SCOTTSDALE, Ariz. — More than 25 statewide fire agencies, fearing an active wildfire season, are taking part in a major training exercise at McDowell Mountain Regional Park in Scottsdale.
They are learning how to work together to protect the land, homes and lives when the brush fire season starts in mid-April.
Firefighters said they believe that the aggressive growth of desert grasses triggered by soaking winter rains will spell danger once the vegetation dries out in hotter weather.
“We’re expecting a pretty active desert fire season,” said Mike Guardado, one of the firefighters involving in the training. “We’re getting to know each other and getting to know each other’s equipment.”
Guardado spent four years fighting fires for the U.S. Forest Service. He said he knows the dangers and difficulties when flames meet dry brush.
“It’s pretty challenging,” he said. “It can be frightening at times, especially working with hand tools when there’s no water around.”
While crews are training to protect homes and land, they’re also learning to protect themselves.
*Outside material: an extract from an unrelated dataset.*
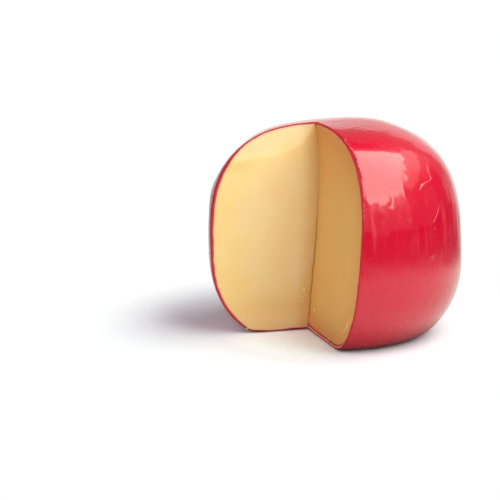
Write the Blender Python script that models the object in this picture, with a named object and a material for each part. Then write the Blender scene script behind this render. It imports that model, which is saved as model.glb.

Last year, crews across the state battled 1,926 wildfires devouring 63,908 acres, according to the Arizona State Forestry Division. That was a dramatic decrease from the 3,080 wildfires seen in 2006 that burned more than 152,000 acres.
The two-day training event, which ends Thursday, is an effort by the Scottsdale Fire Department and the Central Arizona Wildland Response Team.
The team is a consortium of approximately 15 fire agencies in central Arizona that participate in state and nationwide wildland fire response.